Para isso contamos hoje com instituições mais robustas, dados mais confiáveis e indicadores transparentes que funcionam. A correção de rumo exigirá bem menos suor do que no passado. Não é preciso reinventar a roda: corrigir os benefícios sociais vinculados ao salário mínimo apenas ligeiramente acima da inflação já resolveria boa parte da pressão fiscal.

O que falta, de fato, é vontade e coragem política para fazer o que seria benéfico para todos, embora possa ser mal compreendido no curto prazo.”

A autossabotagem do Lula 3

“Infelizmente, parte desse progresso tem sido obscurecida por uma narrativa equivocada promovida pelo governo atual, que insiste em negligenciar o equilíbrio fiscal e alimentar uma disputa infantil contra supostas elites econômicas, uma fábula moral previsível sustentada ao lado de uma personagem difusa conhecida como mercado, convenientemente convertida em antagonista político. Essa postura tem pressionado o custo de capital, minado a confiança e dificultado a tradução das reformas recentes em crescimento sustentável e benefícios concretos para a população. (…)

Diferentemente dos ciclos anteriores, marcados pela forte intervenção estatal na alocação de capital – seja por meio de juros subsidiados via bancos públicos ou pela atuação direta das grandes estatais, que resultaram repetidamente em investimentos mal alocados, colapsos econômicos, estagnação prolongada e ajustes dolorosos – o ciclo mais recente teve uma característica distinta: os investimentos foram majoritariamente conduzidos pela iniciativa privada.

Esse avanço foi possível devido a um período breve de juros reduzidos e à autorização para emissão de títulos isentos, estimulando o desenvolvimento de um mercado de capitais mais dinâmico e acessível, finalmente permitindo-lhe cumprir seu papel como financiador de longo prazo da economia. (…)

“A iniciativa privada, finalmente, se consolida como a locomotiva que puxa um Estado ainda ineficiente. A frase atribuída a Churchill segue atual: “o empresário ainda é visto por muitos como um lobo a ser abatido ou uma vaca a ser ordenhada, quando na verdade é o cavalo que puxa a carroça”.

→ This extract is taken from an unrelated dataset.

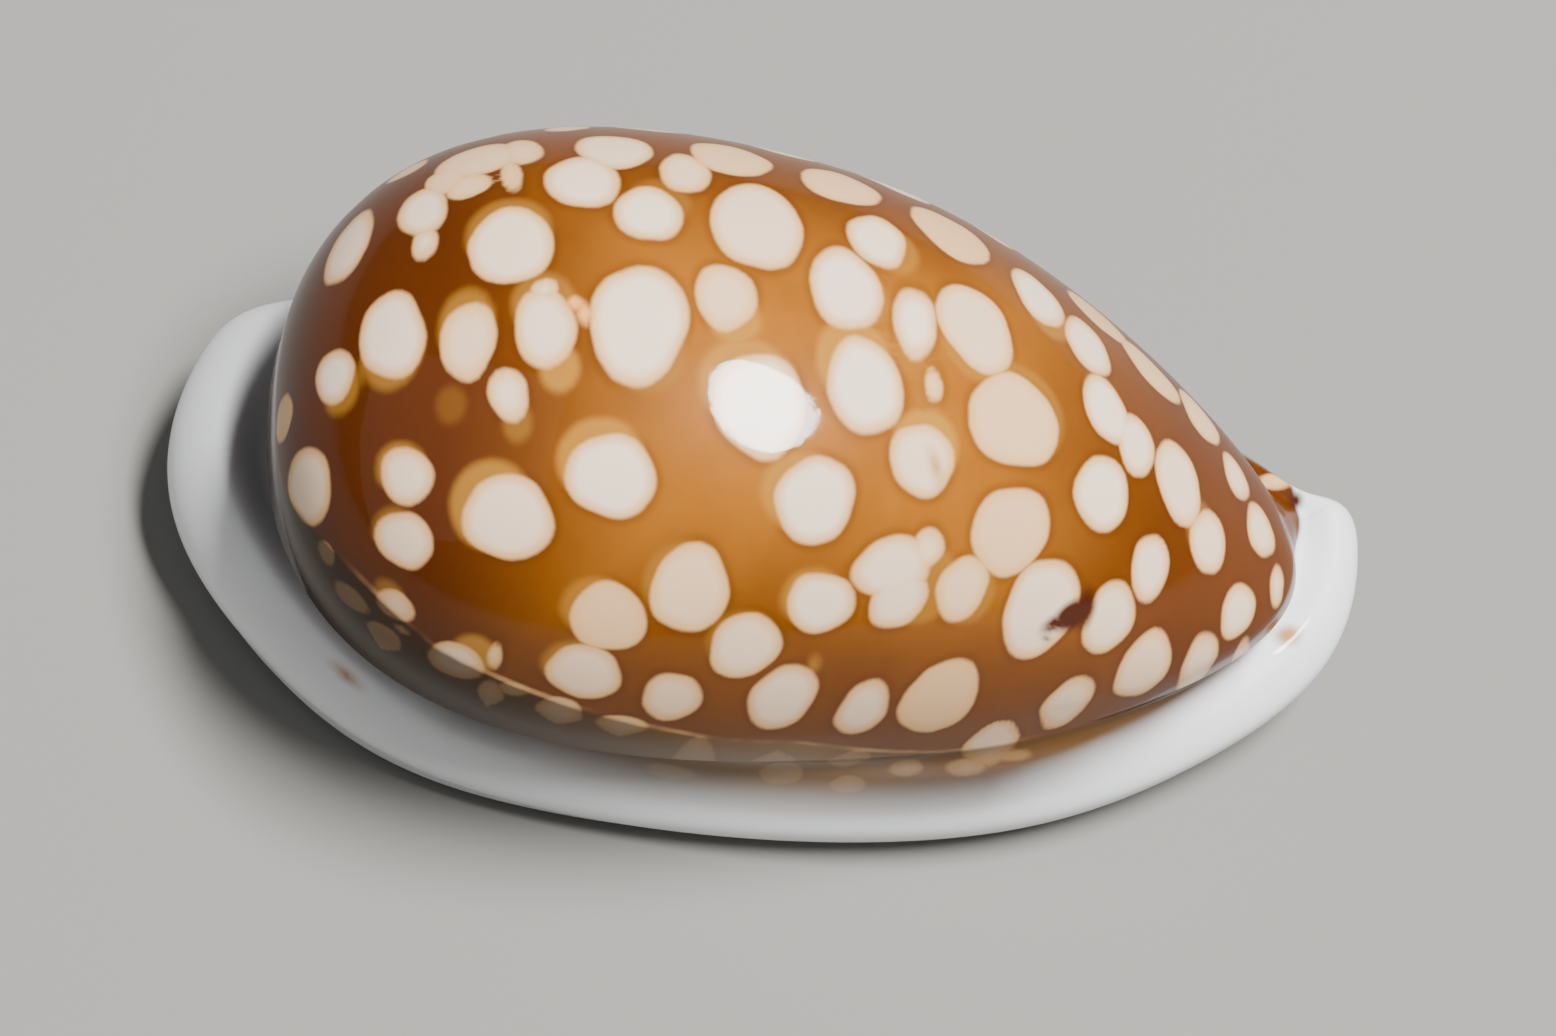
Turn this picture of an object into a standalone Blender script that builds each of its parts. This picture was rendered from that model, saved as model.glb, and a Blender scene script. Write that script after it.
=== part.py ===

Nesse contexto, é válido questionar se a econometria está subestimando o verdadeiro potencial de crescimento da economia brasileira. Não por acaso, as projeções econômicas vêm sendo constantemente revisadas para incorporar um crescimento do PIB mais robusto ao longo dos anos. 

A oportunidade Brasil

“Ao analisarmos as empresas nas quais investimos, notamos um prêmio de equity consideravelmente mais alto do que o observado historicamente.

A liquidação forçada de diversos fundos, em meio a resgates expressivos, somada à saída dos investidores estrangeiros sem a presença de um comprador marginal claro, pressionou os preços das ações para níveis deprimidos.

Pela primeira vez em muito tempo, é possível vislumbrar um movimento duplo: fechamento da curva de juros longos acompanhado de uma redução no prêmio de risco — uma combinação poderosa que pode alavancar os preços das ações quando a percepção de melhora finalmente se consolidar.

Em nossa carteira, são raras as empresas reguladas cuja taxa interna de retorno, medida pelo fluxo de caixa descontado em relação ao valor de mercado, seja inferior a 12% real. E entre as líderes de mercado, com modelos de negócio sólidos e posições competitivas bem estabelecidas, múltiplos superiores a 10 vezes lucro são exceção, não regra. (…)

No Brasil, como em qualquer mercado emergente, a verdadeira oportunidade surge quando o caminho ainda não está totalmente claro, e sim quando, com a base já estabelecida, ajustes rápidos e viáveis podem colocar tudo nos eixos — e, com o tempo, o que parecia turvo começa a se ajustar de forma favorável. É nesse intervalo entre a dúvida e a reconstrução que se formam os retornos mais consistentes, reservados àqueles que carregam a paciência, esse privilégio discreto de quem pode esperar.”